To begin with government settlement preference in the West was given to the plucky Englishman, until it quickly became clear these urban settlers were totally unsuited for the task. Policy shifted towards Galician “stalwart peasants in sheep skinned coats” from Europe as Federal Minister of Interior and Superintendent General of Indian Affairs Sir Clifford Sifton put it. These people had no long fur trade history or 300 years of economic ties with the indigenous residents. When indigenous people live next door to neighbours who speak with them and trade with them you end up with Pauline Johnsons and Riels whose natural inclination will always be to try and find a way to bridge the gap between their parents. Capitalist Power isolates children from their roots, uses fear to keep groups isolated, alienates the individual from the landscape, and subjugates collective experience into a corporation of consumption.

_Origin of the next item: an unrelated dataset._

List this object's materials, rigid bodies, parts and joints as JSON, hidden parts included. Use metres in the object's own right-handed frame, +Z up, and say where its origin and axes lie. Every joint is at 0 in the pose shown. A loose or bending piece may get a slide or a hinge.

In Pauline Johnson’s poem “Wolverine,” the villains are clearly an example of recent arrival plucky Englishmen also put into brackets by Johnson and referred to as (the Whites) and further evidence of her narrator’s identity is given when he states: “So I went over to their camp to see an English skin.” This suggests this speaker has actually never even seen an Englishmen before, and this encounter would be his first meeting with an individual from the center. Indeed referring to them as an “English skin” is an interesting counter to the term “Red skin.” Is this Tekahionwake turning a term applied to her and reversing this power of naming back on those who name? Furthermore this poem is about the writing of history and who gets to tell the story. The story the plucky Englishmen tell is:
"They said, 'They'd had an awful scare from Injuns,' an' they swore
That savages had come around the very night before
A-brandishing their tomahawks an' painted up for war.
It is a story similar to the one told of Riel and the North-West by eastern newspapers. In this poem it turns out the so-called war tribe attacking the English was a single Indian who was being a good neighbour innocently walking up to their camp after he had found some packages which had fallen off from the poorly loaded packs of these obvious greenhorns.
The Indian is shot dead.
The plucky English show no remorse for their mistake.

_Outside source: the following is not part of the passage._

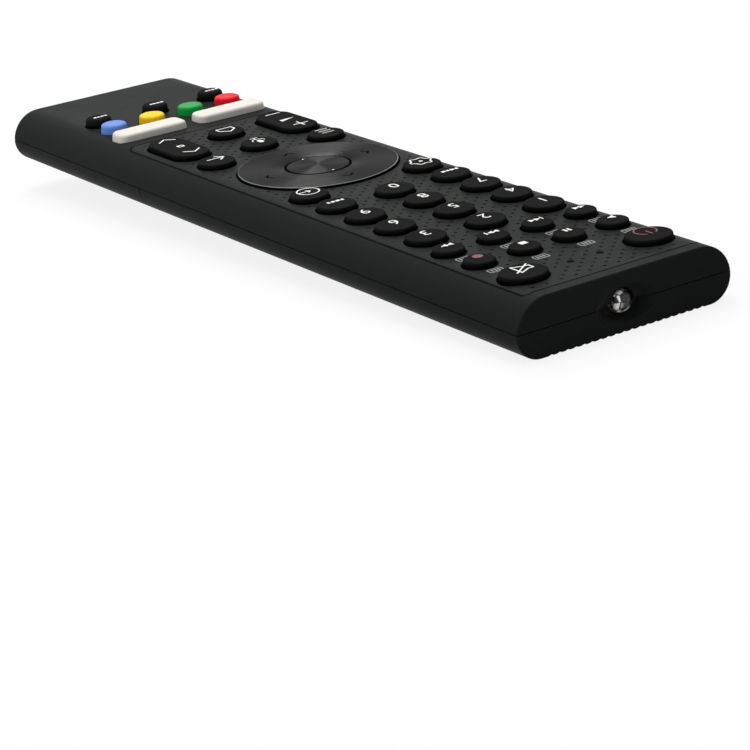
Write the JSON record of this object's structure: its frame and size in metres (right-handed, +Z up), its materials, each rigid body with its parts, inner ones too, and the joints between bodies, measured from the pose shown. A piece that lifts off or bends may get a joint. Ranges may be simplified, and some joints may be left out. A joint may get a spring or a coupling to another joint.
{
  "type": "tv remote control",
  "caption": "Slim bar-shaped remote control with push keys, rocker keys, a tilting navigation ring with centre button, a front infrared lamp and a slide-off battery cover.",
  "frame": {"origin": "bottom centre of the bounding box, on the flat land under the battery hump at mid length", "axes": "+Z up through the keypad, +Y along the body towards the infrared lamp, +X across the keypad to the right when the digits read upright"},
  "size_m": [0.0492, 0.205, 0.0181],
  "materials": {
    "case_black": "fine matte moulding",
    "panel_black": "fine pitted matte moulding",
    "key_black": "matte with a satin top",
    "key_white": "smooth satin",
    "key_red": "smooth satin",
    "key_green": "smooth satin",
    "key_yellow": "smooth satin",
    "key_blue": "smooth satin",
    "ring_metal": "spun dark anodised",
    "inner_plastic": "plain moulding",
    "mat_rubber": "plain moulding",
    "board_green": "lacquered laminate",
    "lamp_clear": "clear moulding",
    "tin_lead": "tinned wire",
    "microphone_can": "pressed metal can",
    "chip_black": "moulded package",
    "component_grey": "moulded and pressed packages",
    "cell_jacket": "satin jacket",
    "contact_steel": "plated strip",
    "spring_steel": "plated wire",
    "screw_steel": "dark plated"
  },
  "bodies": {
    "housing": {"front_case": "case_black", "rear_case": "case_black", "face_panel": "panel_black", "keypad_mat": "mat_rubber", "circuit_board": "board_green", "ir_lamp": "lamp_clear", "lamp_leads": "tin_lead", "microphones": "microphone_can", "control_chip": "chip_black", "board_parts": "component_grey", "battery_cell_left": "cell_jacket", "battery_cell_right": "cell_jacket", "battery_contacts": "contact_steel", "battery_springs": "spring_steel", "case_screws": "screw_steel"},
    "cover": {"battery_cover": "case_black"},
    "volume_rocker_body": {"volume_rocker": "key_black"},
    "channel_rocker_body": {"channel_rocker": "key_black"},
    "nav_carrier_body": {"nav_carrier": "inner_plastic"},
    "nav_ring_body": {"nav_ring": "ring_metal"},
    "ok_button_body": {"ok_button": "ring_metal"},
    "power_key_body": {"power_key": "key_black"},
    "mute_key_body": {"mute_key": "key_black"},
    "play_key_body": {"play_key": "key_black"},
    "pause_key_body": {"pause_key": "key_black"},
    "stop_key_body": {"stop_key": "key_black"},
    "record_key_body": {"record_key": "key_black"},
    "rewind_key_body": {"rewind_key": "key_black"},
    "previous_key_body": {"previous_key": "key_black"},
    "next_key_body": {"next_key": "key_black"},
    "forward_key_body": {"forward_key": "key_black"},
    "digit_1_key_body": {"digit_1_key": "key_black"},
    "digit_2_key_body": {"digit_2_key": "key_black"},
    "digit_3_key_body": {"digit_3_key": "key_black"},
    "digit_4_key_body": {"digit_4_key": "key_black"},
    "digit_5_key_body": {"digit_5_key": "key_black"},
    "digit_6_key_body": {"digit_6_key": "key_black"},
    "digit_7_key_body": {"digit_7_key": "key_black"},
    "digit_8_key_body": {"digit_8_key": "key_black"},
    "digit_9_key_body": {"digit_9_key": "key_black"},
    "info_key_body": {"info_key": "key_black"},
    "digit_0_key_body": {"digit_0_key": "key_black"},
    "text_key_body": {"text_key": "key_black"},
    "settings_key_body": {"settings_key": "key_black"},
    "source_key_body": {"source_key": "key_black"},
    "menu_key_body": {"menu_key": "key_black"},
    "back_key_body": {"back_key": "key_black"},
    "voice_key_body": {"voice_key": "key_black"},
    "home_key_body": {"home_key": "key_black"},
    "tail_key_left_body": {"tail_key_left": "key_black"},
    "tail_key_centre_body": {"tail_key_centre": "key_black"},
    "tail_key_right_body": {"tail_key_right": "key_black"},
    "shortcut_bar_left_body": {"shortcut_bar_left": "key_white"},
    "shortcut_bar_right_body": {"shortcut_bar_right": "key_white"},
    "red_key_body": {"red_key": "key_red"},
    "green_key_body": {"green_key": "key_green"},
    "yellow_key_body": {"yellow_key": "key_yellow"},
    "blue_key_body": {"blue_key": "key_blue"}
  },
  "joints": [
    {"name": "cover_slide", "type": "slide", "parent": "housing", "child": "cover", "axis": [0, -1, 0], "range_m": [0, 0.064]},
    {"name": "volume_rocker_rock", "type": "hinge", "parent": "housing", "child": "volume_rocker_body", "pos_m": [-0.01395, -0.0383, 0.0131], "axis": [1, 0, 0], "range_deg": [-3, 3], "stiffness_Nm_per_rad": 0.19},
    {"name": "channel_rocker_rock", "type": "hinge", "parent": "housing", "child": "channel_rocker_body", "pos_m": [0.01395, -0.0383, 0.0131], "axis": [1, 0, 0], "range_deg": [-3, 3], "stiffness_Nm_per_rad": 0.19},
    {"name": "nav_tilt_up_down", "type": "hinge", "parent": "housing", "child": "nav_carrier_body", "pos_m": [0, -0.0025, 0.0131], "axis": [1, 0, 0], "range_deg": [-1.5, 1.5], "stiffness_Nm_per_rad": 0.75},
    {"name": "nav_tilt_left_right", "type": "hinge", "parent": "nav_carrier_body", "child": "nav_ring_body", "pos_m": [0, -0.0025, 0.01533], "axis": [0, 1, 0], "range_deg": [-1.5, 1.5], "stiffness_Nm_per_rad": 0.75},
    {"name": "ok_press", "type": "slide", "parent": "housing", "child": "ok_button_body", "axis": [0, 0, -1], "range_m": [0, 0.0006], "stiffness_N_per_m": 2500},
    {"name": "power_key_press", "type": "slide", "parent": "housing", "child": "power_key_body", "axis": [0, 0, -1], "range_m": [0, 0.0006], "stiffness_N_per_m": 2500},
    {"name": "mute_key_press", "type": "slide", "parent": "housing", "child": "mute_key_body", "axis": [0, 0, -1], "range_m": [0, 0.0006], "stiffness_N_per_m": 2500},
    {"name": "play_key_press", "type": "slide", "parent": "housing", "child": "play_key_body", "axis": [0, 0, -1], "range_m": [0, 0.0006], "stiffness_N_per_m": 2500},
    {"name": "pause_key_press", "type": "slide", "parent": "housing", "child": "pause_key_body", "axis": [0, 0, -1], "range_m": [0, 0.0006], "stiffness_N_per_m": 2500},
    {"name": "stop_key_press", "type": "slide", "parent": "housing", "child": "stop_key_body", "axis": [0, 0, -1], "range_m": [0, 0.0006], "stiffness_N_per_m": 2500},
    {"name": "record_key_press", "type": "slide", "parent": "housing", "child": "record_key_body", "axis": [0, 0, -1], "range_m": [0, 0.0006], "stiffness_N_per_m": 2500},
    {"name": "rewind_key_press", "type": "slide", "parent": "housing", "child": "rewind_key_body", "axis": [0, 0, -1], "range_m": [0, 0.0006], "stiffness_N_per_m": 2500},
    {"name": "previous_key_press", "type": "slide", "parent": "housing", "child": "previous_key_body", "axis": [0, 0, -1], "range_m": [0, 0.0006], "stiffness_N_per_m": 2500},
    {"name": "next_key_press", "type": "slide", "parent": "housing", "child": "next_key_body", "axis": [0, 0, -1], "range_m": [0, 0.0006], "stiffness_N_per_m": 2500},
    {"name": "forward_key_press", "type": "slide", "parent": "housing", "child": "forward_key_body", "axis": [0, 0, -1], "range_m": [0, 0.0006], "stiffness_N_per_m": 2500},
    {"name": "digit_1_key_press", "type": "slide", "parent": "housing", "child": "digit_1_key_body", "axis": [0, 0, -1], "range_m": [0, 0.0006], "stiffness_N_per_m": 2500},
    {"name": "digit_2_key_press", "type": "slide", "parent": "housing", "child": "digit_2_key_body", "axis": [0, 0, -1], "range_m": [0, 0.0006], "stiffness_N_per_m": 2500},
    {"name": "digit_3_key_press", "type": "slide", "parent": "housing", "child": "digit_3_key_body", "axis": [0, 0, -1], "range_m": [0, 0.0006], "stiffness_N_per_m": 2500},
    {"name": "digit_4_key_press", "type": "slide", "parent": "housing", "child": "digit_4_key_body", "axis": [0, 0, -1], "range_m": [0, 0.0006], "stiffness_N_per_m": 2500},
    {"name": "digit_5_key_press", "type": "slide", "parent": "housing", "child": "digit_5_key_body", "axis": [0, 0, -1], "range_m": [0, 0.0006], "stiffness_N_per_m": 2500},
    {"name": "digit_6_key_press", "type": "slide", "parent": "housing", "child": "digit_6_key_body", "axis": [0, 0, -1], "range_m": [0, 0.0006], "stiffness_N_per_m": 2500},
    {"name": "digit_7_key_press", "type": "slide", "parent": "housing", "child": "digit_7_key_body", "axis": [0, 0, -1], "range_m": [0, 0.0006], "stiffness_N_per_m": 2500},
    {"name": "digit_8_key_press", "type": "slide", "parent": "housing", "child": "digit_8_key_body", "axis": [0, 0, -1], "range_m": [0, 0.0006], "stiffness_N_per_m": 2500},
    {"name": "digit_9_key_press", "type": "slide", "parent": "housing", "child": "digit_9_key_body", "axis": [0, 0, -1], "range_m": [0, 0.0006], "stiffness_N_per_m": 2500},
    {"name": "info_key_press", "type": "slide", "parent": "housing", "child": "info_key_body", "axis": [0, 0, -1], "range_m": [0, 0.0006], "stiffness_N_per_m": 2500},
    {"name": "digit_0_key_press", "type": "slide", "parent": "housing", "child": "digit_0_key_body", "axis": [0, 0, -1], "range_m": [0, 0.0006], "stiffness_N_per_m": 2500},
    {"name": "text_key_press", "type": "slide", "parent": "housing", "child": "text_key_body", "axis": [0, 0, -1], "range_m": [0, 0.0006], "stiffness_N_per_m": 2500},
    {"name": "settings_key_press", "type": "slide", "parent": "housing", "child": "settings_key_body", "axis": [0, 0, -1], "range_m": [0, 0.0006], "stiffness_N_per_m": 2500},
    {"name": "source_key_press", "type": "slide", "parent": "housing", "child": "source_key_body", "axis": [0, 0, -1], "range_m": [0, 0.0006], "stiffness_N_per_m": 2500},
    {"name": "menu_key_press", "type": "slide", "parent": "housing", "child": "menu_key_body", "axis": [0, 0, -1], "range_m": [0, 0.0006], "stiffness_N_per_m": 2500},
    {"name": "back_key_press", "type": "slide", "parent": "housing", "child": "back_key_body", "axis": [0, 0, -1], "range_m": [0, 0.0006], "stiffness_N_per_m": 2500},
    {"name": "voice_key_press", "type": "slide", "parent": "housing", "child": "voice_key_body", "axis": [0, 0, -1], "range_m": [0, 0.0006], "stiffness_N_per_m": 2500},
    {"name": "home_key_press", "type": "slide", "parent": "housing", "child": "home_key_body", "axis": [0, 0, -1], "range_m": [0, 0.0006], "stiffness_N_per_m": 2500},
    {"name": "tail_key_left_press", "type": "slide", "parent": "housing", "child": "tail_key_left_body", "axis": [0, 0, -1], "range_m": [0, 0.0006], "stiffness_N_per_m": 2500},
    {"name": "tail_key_centre_press", "type": "slide", "parent": "housing", "child": "tail_key_centre_body", "axis": [0, 0, -1], "range_m": [0, 0.0006], "stiffness_N_per_m": 2500},
    {"name": "tail_key_right_press", "type": "slide", "parent": "housing", "child": "tail_key_right_body", "axis": [0, 0, -1], "range_m": [0, 0.0006], "stiffness_N_per_m": 2500},
    {"name": "shortcut_bar_left_press", "type": "slide", "parent": "housing", "child": "shortcut_bar_left_body", "axis": [0, 0, -1], "range_m": [0, 0.0006], "stiffness_N_per_m": 2500},
    {"name": "shortcut_bar_right_press", "type": "slide", "parent": "housing", "child": "shortcut_bar_right_body", "axis": [0, 0, -1], "range_m": [0, 0.0006], "stiffness_N_per_m": 2500},
    {"name": "red_key_press", "type": "slide", "parent": "housing", "child": "red_key_body", "axis": [0, 0, -1], "range_m": [0, 0.0006], "stiffness_N_per_m": 2500},
    {"name": "green_key_press", "type": "slide", "parent": "housing", "child": "green_key_body", "axis": [0, 0, -1], "range_m": [0, 0.0006], "stiffness_N_per_m": 2500},
    {"name": "yellow_key_press", "type": "slide", "parent": "housing", "child": "yellow_key_body", "axis": [0, 0, -1], "range_m": [0, 0.0006], "stiffness_N_per_m": 2500},
    {"name": "blue_key_press", "type": "slide", "parent": "housing", "child": "blue_key_body", "axis": [0, 0, -1], "range_m": [0, 0.0006], "stiffness_N_per_m": 2500}
  ]
}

“It was only some old Injun dog that lay there stark an' stiff.'”
It wasn’t as if they had killed a white man; it wasn’t as if they had killed a man.
When the narrator turns up later he manages to get the real story out of these valiant ones from the center who claimed to have survived an attack by hordes of rampaging savages. He says of the English 'You are the meanest dogs that ever yet I seen,'
The poem ends when the narrator turns over the body and finds he is looking into the face of Wolverine.

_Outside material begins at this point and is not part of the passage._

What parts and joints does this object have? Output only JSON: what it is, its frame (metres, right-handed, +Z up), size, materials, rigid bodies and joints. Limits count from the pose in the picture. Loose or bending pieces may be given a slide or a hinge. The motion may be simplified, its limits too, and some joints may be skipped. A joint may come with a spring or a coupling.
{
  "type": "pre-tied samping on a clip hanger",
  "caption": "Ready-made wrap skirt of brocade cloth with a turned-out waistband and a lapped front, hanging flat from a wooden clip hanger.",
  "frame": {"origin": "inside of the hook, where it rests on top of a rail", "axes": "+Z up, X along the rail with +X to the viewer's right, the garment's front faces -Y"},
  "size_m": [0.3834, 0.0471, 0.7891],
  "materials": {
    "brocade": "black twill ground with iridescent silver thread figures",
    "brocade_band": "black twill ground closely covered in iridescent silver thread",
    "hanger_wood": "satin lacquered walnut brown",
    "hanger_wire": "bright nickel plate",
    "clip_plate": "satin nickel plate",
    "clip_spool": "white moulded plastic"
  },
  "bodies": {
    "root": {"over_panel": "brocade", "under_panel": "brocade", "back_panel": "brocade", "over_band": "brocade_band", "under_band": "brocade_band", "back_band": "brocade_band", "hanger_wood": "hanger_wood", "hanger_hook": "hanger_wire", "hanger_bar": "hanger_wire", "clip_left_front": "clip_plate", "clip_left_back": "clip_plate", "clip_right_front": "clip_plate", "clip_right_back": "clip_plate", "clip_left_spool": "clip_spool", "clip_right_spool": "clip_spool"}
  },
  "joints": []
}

This is not a poem a Rudyard Kipling would ever write. This is a poem written for a white audience by a Mohawk at a time when native leaders were being hung. It is a poem which stands against Kipling’s East is East, West is West myth and presents a cynical yet realistic view of what really happens when power meets the margins. "Yes, sir, it's quite a story, though you won't believe it's true,” the narrator states at the very beginning of his story. Even in the middle of the poem the narrator admonishes his audience for their preconceived ideas of native peoples. The speaker of this poem tells this tale with the knowledge it may not be heard by those it is told to. If Pauline Johnson failed in her attempts to change the white view of indigenous people I believe it is due to the fact that writers from the center are renovated and writers from the margins are deleted. On one level she knew she was a writer tucked into the corners of a much larger frame. Her face was not in that mirror. Her face was reflected in Wolverine: a name that just happens to rhyme with Pauline. And maybe, just maybe, if your views on Riel and your understanding of the history of the North-West are not a tale a Rudyard Kipling would tell, maybe, just maybe you partly owe that perspective to a voice from the past now silenced. And maybe Wolverine is a dream of Canada that has been shot dead in its tracks many, many years ago. Maybe this mirror is the face we need to look deeply into as we sing our death song to the land as it is raped, pillaged, plundered, left behind on the trail of capital as a murdered corpse.
If one views Pauline Johnson through the focus of the British literary spyglass she is a simple Caliban in the employ of the ever wise Prospero.
Sitting in the grandstand of American pop culture Pauline Johnson is a mere sideshow oddity disappearing into the past.
But the world is not just the British and American center anymore: Get over it!
China does not embrace the poetry of Rudyard Kipling. China will read Tekahionwake. China will see how closely her writing relates to Lu Xun. And in a changing world if old treaties have been broken, new treaties can be made. If Canada does not respect land claims, China will.
Tekahionwake is a poet central to the literature of a New Canada still waiting to be born. For the poetry of Tekahionwake is the poetry of resistance and rebirth. The poetry of Tekahionwake is the poetry of new life that comes in the wake following the relentless blaze of unbridled cultural power and its liturgy of capital that destroys all in its path. Tekahionwake is a wild flower who will not be tamed. She is new life one day growing beyond generations of scar and pain. She raises her regal and righteous head up high once again after the desolation. Tekahionwake is the double life of survival and the seeds of a traditional transcendence reborn. Her poems are flowers of fire-weed. Her poems are a hand on the hilt of her captor’s knife. Her poems are the ones my mother told me to read.
And only where the forest fires have sped,
Scorching relentlessly the cool north lands,
A sweet wild flower lifts its purple head,
And, like some gentle spirit sorrow-fed,
It hides the scars with almost human hands.
And only to the heart that knows of grief,
Of desolating fire, of human pain,
There comes some purifying sweet belief,
Some fellow-feeling beautiful, if brief.
And life revives, and blossoms once again.